A pod creation may fail due to any one of the following reasons:
  • Incorrect Pod Image: You need to check if any pod is in the ImagePullBackOff state. If it is there, it means that the image name used for one of the pods is not correct. You need to check the following values in the values.yaml file.
    provgw-service:
    
           ...
    
             image:
    
                  name: reg-1:5000/provgw/provgateway
    
                  tag: 1.8.0
    
          prov-ingressgateway:
    
           ...
    
             image:
    
                  name: reg-1:5000/provgw/ocingress_gateway
    
                  tag: 1.8.0
    
          prov-egressgateway:
    
           ...
    
             image:
    
                  name: reg-1:5000/provgw/ocegress_gateway
    
                  tag: 1.8.0

    After updating the values.yaml file, execute the following command to install helm:

    helm install –-name <release-name> --namespace <release-namespace>

    It helps you to purge the old setup and reinstall for the changes or upgrade the helm instance.

  • Resource Allocation Failure: You need to check if any pod is in the Pending state. If yes, then execute the following command for those pods:

    kubectl describe <provgw-service pod id> --n <provgw-namespace>

    In the output, check whether there is any warning for Insufficient CPU. If any warning is found, it means there are not sufficient CPU resources to start the pod.

    You can address this issue by either increasing the number of CPUs as a hardware or reducing the number of CPUs allotted to a pod in the values.yaml file.
    provgw-service:
    . . .
    . . .
    . . .
    resources:
      limits:
        cpu: 3
        memory: 4Gi
      requests:
        cpu: 3
        memory: 4Gi
    prov-ingressgateway:
    ...
    ...
    ...
    resources:
      limits:
        cpu: 3
        memory: 4Gi
      requests:
        cpu: 3
        memory: 4Gi

    After updating the values.yaml file, execute the following command to install helm:

    helm install –-name <release-name> --namespace <release-namespace>

Debugging UDR Registration with ProvGw

Before deploying Provisioning Gateway, you need to ensure that UDR pods are in running state and the FQDN of UDRs are correct.

In the helm charts, UDR FQDNs information is available in below format:

Figure 7-3 UDR FQDN Info

img/provgw-fqdn-info.png

Initially, Provisioning Gateway registers with the preferred FQDN in each segment irrespective of its active state and later, it internally verifies the status of other FQDNs in each segment and updates, if the preferred FQDN is down.

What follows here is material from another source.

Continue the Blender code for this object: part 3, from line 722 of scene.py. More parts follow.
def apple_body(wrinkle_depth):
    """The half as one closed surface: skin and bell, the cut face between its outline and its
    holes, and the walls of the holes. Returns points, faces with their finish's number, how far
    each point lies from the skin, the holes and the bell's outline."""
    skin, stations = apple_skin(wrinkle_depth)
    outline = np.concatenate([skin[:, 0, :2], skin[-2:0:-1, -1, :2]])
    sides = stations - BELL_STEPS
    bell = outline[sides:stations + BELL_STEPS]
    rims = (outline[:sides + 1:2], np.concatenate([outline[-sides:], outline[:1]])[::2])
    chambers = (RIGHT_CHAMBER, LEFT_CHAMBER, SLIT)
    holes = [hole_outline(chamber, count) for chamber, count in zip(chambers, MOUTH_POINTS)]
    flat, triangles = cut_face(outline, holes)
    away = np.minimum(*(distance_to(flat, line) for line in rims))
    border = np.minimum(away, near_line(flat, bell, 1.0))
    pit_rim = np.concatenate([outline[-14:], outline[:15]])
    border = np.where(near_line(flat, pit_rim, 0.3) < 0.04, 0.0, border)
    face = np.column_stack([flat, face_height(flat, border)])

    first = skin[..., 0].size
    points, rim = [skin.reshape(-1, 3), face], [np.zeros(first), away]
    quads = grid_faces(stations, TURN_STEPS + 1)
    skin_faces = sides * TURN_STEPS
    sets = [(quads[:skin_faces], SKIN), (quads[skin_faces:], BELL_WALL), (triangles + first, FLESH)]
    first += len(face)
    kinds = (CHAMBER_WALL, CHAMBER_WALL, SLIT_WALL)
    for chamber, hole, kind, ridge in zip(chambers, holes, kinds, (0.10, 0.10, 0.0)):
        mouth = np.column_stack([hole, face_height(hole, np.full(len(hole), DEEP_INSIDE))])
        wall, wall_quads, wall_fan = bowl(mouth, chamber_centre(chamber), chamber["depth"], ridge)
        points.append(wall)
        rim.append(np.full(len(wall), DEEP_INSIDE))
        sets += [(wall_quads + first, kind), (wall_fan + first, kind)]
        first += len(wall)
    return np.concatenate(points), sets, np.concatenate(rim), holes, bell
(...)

Before deploying Provisioning Gateway, you need to ensure that:
  • All the pods of UDR are in running state.
  • FQDN of the UDR is correctly mentioned.
  • The preferred FQDN is considered as active when all the FQDN’s are down in one segment.
  • The active FQDN is checked every 15 seconds (This value is configurable).
In Provisioning Gateway (ProvGw),
  • The get requests sent to UDR for updating the active FQDN, are not dumped in the logs of ProvGw.
  • There is only one provgw-service that receives all the requests from Ingress Gateway. If any request fails:
    • With 500 status code without Problem Details information: It means the flow ended in prov-ingressgateway service pod without route. To confirm the same, you need to check the prov-ingressgateway pod logs for errors/exception.
    • With 503 status code with SERVICE_UNAVAILABLE in Problem Details: It means the provgw-service pod is not reachable due to some reason.

      Figure 7-4 503 Status Code

      img/provgw-503-error.png

      You can confirm this error in the prov-ingressgateway pod logs for errors/exception. Check the provgw-service pod status and fix the issue.

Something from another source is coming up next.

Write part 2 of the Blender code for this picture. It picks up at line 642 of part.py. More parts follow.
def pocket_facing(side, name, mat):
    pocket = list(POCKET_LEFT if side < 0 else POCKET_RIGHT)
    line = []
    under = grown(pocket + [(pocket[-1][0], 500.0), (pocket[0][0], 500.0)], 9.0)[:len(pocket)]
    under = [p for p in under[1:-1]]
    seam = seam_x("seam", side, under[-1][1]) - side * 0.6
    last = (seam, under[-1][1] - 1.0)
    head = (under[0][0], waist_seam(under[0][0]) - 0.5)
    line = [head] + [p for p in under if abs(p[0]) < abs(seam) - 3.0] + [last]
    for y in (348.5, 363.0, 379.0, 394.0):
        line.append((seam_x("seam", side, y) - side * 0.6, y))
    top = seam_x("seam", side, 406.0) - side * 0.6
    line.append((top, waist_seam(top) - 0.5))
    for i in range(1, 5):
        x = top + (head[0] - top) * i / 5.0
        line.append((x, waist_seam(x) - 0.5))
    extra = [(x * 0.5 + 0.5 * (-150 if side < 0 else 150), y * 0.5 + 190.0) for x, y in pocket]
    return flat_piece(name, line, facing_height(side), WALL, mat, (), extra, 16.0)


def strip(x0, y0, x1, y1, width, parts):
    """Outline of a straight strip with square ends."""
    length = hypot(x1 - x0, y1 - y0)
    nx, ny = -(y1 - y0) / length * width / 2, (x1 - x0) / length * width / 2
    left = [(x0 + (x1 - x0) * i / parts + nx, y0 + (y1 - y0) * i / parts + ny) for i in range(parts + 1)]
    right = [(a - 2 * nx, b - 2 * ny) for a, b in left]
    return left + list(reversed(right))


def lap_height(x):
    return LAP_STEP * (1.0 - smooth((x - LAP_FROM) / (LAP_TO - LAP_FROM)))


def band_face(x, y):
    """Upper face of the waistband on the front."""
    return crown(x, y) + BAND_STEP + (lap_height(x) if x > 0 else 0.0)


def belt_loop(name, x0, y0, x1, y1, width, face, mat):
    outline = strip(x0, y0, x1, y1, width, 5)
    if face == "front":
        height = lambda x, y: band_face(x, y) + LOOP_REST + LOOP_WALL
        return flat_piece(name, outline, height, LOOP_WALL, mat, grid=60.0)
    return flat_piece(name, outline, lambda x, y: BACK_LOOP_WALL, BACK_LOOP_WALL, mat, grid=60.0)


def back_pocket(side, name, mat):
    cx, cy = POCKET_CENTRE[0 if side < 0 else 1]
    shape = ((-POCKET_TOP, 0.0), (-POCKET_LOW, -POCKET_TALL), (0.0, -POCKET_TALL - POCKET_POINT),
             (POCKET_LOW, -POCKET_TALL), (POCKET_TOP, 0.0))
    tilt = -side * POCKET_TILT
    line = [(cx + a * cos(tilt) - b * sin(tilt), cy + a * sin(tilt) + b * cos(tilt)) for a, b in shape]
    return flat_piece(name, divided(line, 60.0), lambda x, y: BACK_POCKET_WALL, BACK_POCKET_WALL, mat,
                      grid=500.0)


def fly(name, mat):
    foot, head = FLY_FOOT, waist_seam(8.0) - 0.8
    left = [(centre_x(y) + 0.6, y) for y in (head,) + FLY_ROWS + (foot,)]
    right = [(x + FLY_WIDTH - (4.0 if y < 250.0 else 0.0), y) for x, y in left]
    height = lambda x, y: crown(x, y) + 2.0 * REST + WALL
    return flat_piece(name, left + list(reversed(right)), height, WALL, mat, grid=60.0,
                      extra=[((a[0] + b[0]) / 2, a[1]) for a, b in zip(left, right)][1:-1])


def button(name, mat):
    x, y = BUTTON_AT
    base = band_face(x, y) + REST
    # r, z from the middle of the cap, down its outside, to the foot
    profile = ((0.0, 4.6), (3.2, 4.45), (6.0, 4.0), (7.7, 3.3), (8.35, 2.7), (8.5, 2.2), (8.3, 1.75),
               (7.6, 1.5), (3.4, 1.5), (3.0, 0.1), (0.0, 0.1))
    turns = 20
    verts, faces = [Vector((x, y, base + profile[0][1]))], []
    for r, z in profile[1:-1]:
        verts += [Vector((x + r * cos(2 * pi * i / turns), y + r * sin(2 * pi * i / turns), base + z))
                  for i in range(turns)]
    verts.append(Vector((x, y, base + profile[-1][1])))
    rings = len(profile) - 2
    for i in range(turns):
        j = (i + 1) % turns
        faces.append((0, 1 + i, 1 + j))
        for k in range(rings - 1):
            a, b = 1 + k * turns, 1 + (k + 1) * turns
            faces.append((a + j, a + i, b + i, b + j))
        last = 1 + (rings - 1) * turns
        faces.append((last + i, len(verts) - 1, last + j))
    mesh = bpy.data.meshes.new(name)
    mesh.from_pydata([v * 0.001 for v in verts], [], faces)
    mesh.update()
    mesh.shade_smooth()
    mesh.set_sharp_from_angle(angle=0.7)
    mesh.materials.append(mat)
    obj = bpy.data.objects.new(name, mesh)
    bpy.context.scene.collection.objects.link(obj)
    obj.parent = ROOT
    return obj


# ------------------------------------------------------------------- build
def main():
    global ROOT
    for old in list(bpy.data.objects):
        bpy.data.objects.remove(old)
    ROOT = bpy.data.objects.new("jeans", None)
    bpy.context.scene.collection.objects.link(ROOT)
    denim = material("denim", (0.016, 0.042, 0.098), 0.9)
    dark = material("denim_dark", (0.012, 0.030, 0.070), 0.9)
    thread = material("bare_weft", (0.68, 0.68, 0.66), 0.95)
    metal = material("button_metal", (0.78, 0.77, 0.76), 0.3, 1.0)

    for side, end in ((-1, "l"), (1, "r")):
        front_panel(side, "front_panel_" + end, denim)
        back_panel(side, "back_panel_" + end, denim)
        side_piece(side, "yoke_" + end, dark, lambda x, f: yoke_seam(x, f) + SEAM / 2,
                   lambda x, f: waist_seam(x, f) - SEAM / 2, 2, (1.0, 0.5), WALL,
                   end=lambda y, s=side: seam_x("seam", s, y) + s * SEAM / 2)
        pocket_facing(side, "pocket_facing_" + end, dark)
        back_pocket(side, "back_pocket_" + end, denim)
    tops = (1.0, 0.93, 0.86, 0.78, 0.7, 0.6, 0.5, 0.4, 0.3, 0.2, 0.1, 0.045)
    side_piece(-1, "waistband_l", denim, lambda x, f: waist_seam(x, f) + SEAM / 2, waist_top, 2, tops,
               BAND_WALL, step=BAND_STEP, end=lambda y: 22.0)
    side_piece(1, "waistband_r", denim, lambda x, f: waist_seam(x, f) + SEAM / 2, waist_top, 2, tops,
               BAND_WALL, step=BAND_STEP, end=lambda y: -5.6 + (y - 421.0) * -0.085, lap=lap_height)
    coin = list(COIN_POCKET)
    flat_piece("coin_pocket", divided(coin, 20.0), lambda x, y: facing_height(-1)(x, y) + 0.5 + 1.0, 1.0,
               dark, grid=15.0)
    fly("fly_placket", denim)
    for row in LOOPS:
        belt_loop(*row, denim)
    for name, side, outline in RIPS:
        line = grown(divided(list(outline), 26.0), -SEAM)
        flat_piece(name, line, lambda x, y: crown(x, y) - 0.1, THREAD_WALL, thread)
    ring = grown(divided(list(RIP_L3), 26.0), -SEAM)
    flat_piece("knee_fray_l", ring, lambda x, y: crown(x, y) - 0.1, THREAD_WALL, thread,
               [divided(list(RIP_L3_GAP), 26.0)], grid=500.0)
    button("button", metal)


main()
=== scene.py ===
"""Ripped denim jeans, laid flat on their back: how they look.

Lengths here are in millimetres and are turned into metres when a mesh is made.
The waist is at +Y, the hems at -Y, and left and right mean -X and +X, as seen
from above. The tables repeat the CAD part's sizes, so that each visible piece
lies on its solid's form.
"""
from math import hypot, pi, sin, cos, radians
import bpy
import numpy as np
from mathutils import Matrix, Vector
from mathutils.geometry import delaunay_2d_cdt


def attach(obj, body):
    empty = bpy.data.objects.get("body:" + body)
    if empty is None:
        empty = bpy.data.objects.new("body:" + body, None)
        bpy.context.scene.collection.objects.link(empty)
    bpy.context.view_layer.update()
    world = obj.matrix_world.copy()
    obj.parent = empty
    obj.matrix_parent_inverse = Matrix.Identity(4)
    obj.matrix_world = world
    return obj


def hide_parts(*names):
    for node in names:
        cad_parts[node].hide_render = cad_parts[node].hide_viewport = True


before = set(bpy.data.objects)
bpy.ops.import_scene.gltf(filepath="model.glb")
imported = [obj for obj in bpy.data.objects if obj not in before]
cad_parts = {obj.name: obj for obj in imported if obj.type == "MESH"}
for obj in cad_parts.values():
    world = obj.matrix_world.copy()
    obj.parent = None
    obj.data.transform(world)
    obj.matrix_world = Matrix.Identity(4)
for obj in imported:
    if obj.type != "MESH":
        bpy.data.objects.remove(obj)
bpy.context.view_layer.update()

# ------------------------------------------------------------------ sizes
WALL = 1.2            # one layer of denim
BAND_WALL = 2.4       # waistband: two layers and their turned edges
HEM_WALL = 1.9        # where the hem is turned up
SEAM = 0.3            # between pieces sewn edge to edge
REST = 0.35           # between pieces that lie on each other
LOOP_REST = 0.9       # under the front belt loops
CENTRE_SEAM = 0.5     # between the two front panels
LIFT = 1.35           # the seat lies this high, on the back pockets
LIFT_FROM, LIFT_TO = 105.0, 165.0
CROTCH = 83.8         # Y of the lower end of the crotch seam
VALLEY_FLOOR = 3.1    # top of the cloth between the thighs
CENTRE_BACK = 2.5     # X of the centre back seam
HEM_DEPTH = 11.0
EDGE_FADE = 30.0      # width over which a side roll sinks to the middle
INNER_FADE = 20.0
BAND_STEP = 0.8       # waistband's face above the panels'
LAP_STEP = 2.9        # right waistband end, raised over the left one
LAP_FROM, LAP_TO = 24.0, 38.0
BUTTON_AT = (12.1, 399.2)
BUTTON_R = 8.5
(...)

    • Try to find the root cause using metrics as follows:
      • If the count of oc_ingressgateway_http_requests_total measurement increases, then check the content of incoming requests. You need to ensure that the incoming JSON data blob is as per specification.
      • If the udr_rest_request measurement increases more than one per request then you need to ensure that UDR is working fine and the Ingress Gateways of UDR are not down.
  • To debug HTTPS related issues, refer to Unified Data Repository Installation and Upgrade Guide.

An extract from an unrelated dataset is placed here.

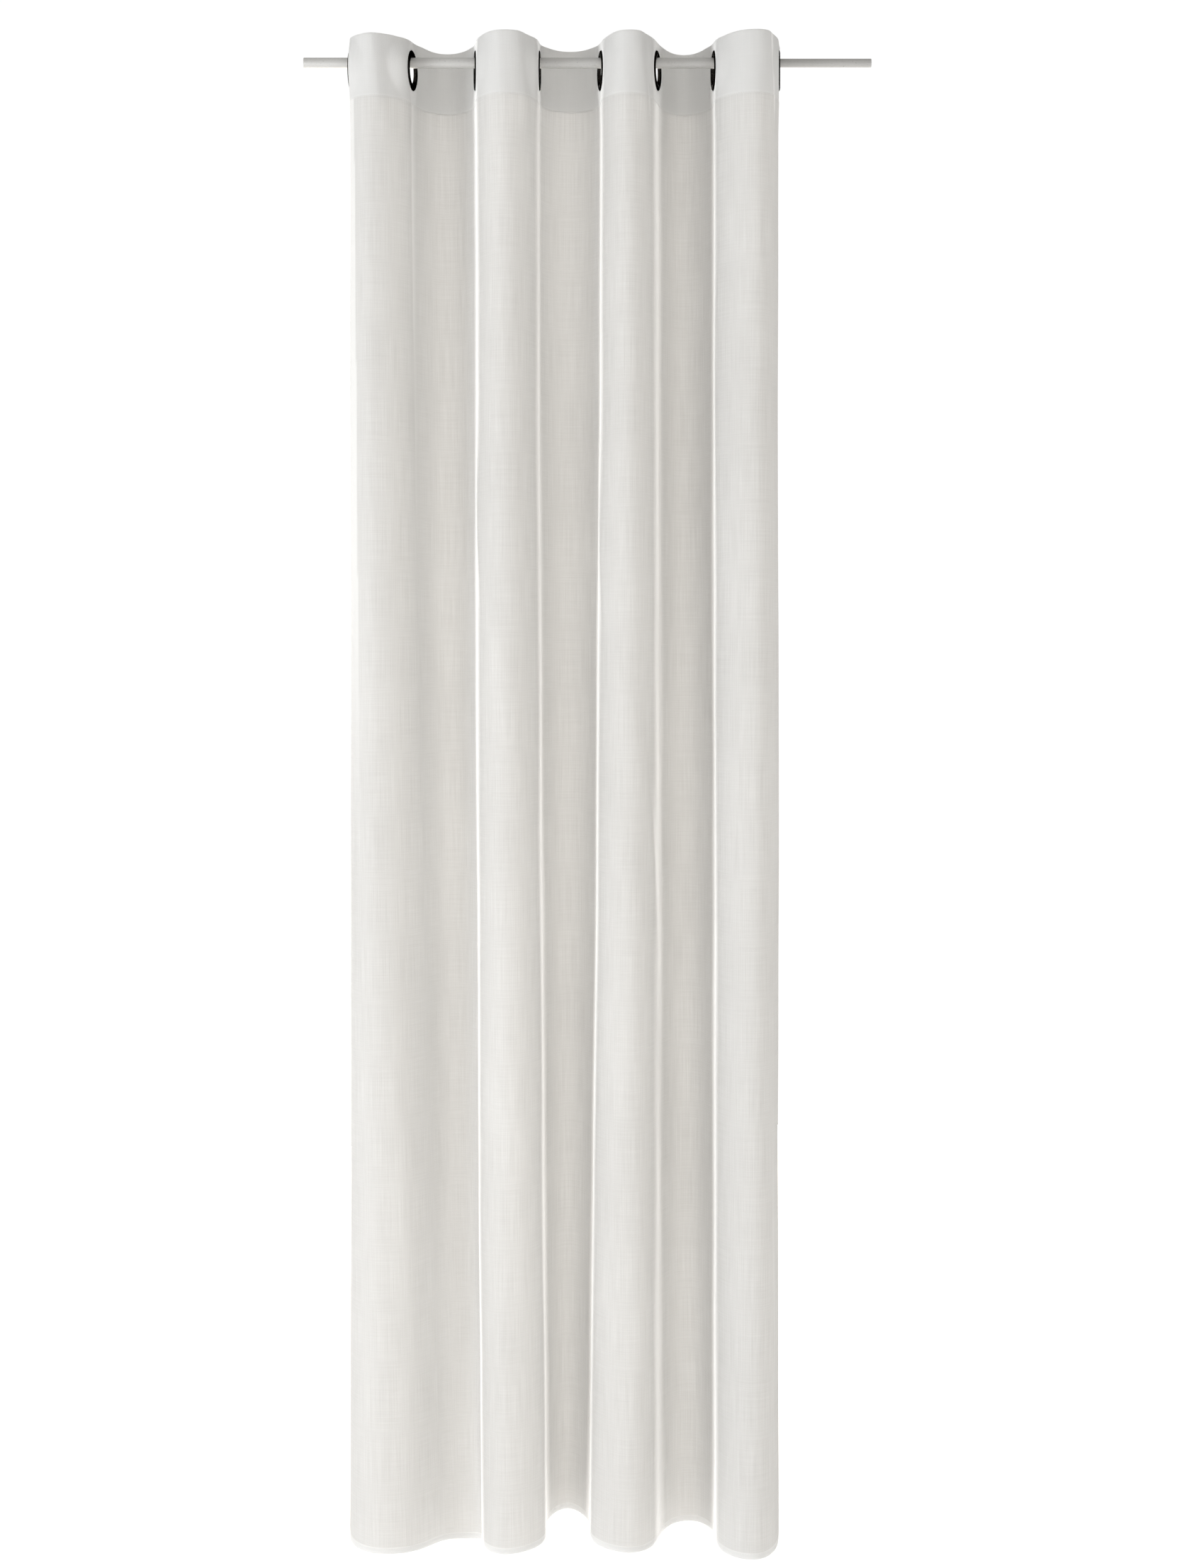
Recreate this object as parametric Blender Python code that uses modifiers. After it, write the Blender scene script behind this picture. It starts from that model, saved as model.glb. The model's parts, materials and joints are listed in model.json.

    Figure 7-5 ProvGw - HTTPS Port Exposure

    img/provgw-https-port-exposure.png
  • To debug HPA Issues, refer to Unified Data Repository Installation and Upgrade Guide

Debugging Provisioning Gateway with Service Mesh Failures

There are some known failure scenarios that you may encounter while installing provisioning gateway with service mesh. The scenarios along with their solutions are as follows:
  • Istio-Proxy side car container not attached to Pod: This particular failure arise when istio injection is not enabled on the NF installed namespace. Execute the following command to verify the same:

    kubectl get namespace -L istio-injection

    Figure 7-6 Verifying Istio-Proxy

    img/troubleshooting-asm-istio-proxy.png

    To enable the istio injection, execute the following command:

    kubectl label --overwrite namespace <nf-namespace> istio-injection=enabled

    Other possible reason for this error could be that the below highlighted annotation is missing from the deployment.

    Figure 7-7 Global Section - Istio-Proxy Info

    img/troubleshooting-asm-istio-global-section-annotation.png

    You need to add the highlighted annotation as shown above to the global section for lbDeployments and nonlbDeployments parameters.

  • If the provisioning system outside service mesh is not able to contact provgw service through its ingress gateway, then you have to:
    • Exclude the HTTP container port traffic for prov-ingressgateway from istio side car.
    • Configure proper port as shown below under prov-ingressgateway section.

      Figure 7-8 Annotation under prov-ingressgateway section

      img/troubleshooting-asm-provgw.png
  • If there are issues in viewing PROVGW metrics on OSO prometheus then you have to add the annotation given below to all the deployments for the NF.

    Figure 7-9 Annotation to View ProvGw Metrics

    img/troubleshooting-asm-provgw-metrics-oso-prometheus.png

Troubleshooting provgw-service via Metrics

If provgw-service requests fail, you can try to find the root cause from metrics as well. Some of the troubleshooting tips are as follows:

  • If the count of oc_ingressgateway_http_requests_total measurement increases, you should check the content of incoming request and make sure that incoming json data blob is proper and as per the specification.
  • If on one request, the udr_rest_request measurement increases more than once then:
    • Make sure the UDR's are working fine
    • Make sure the ingress gateways of UDR are not down.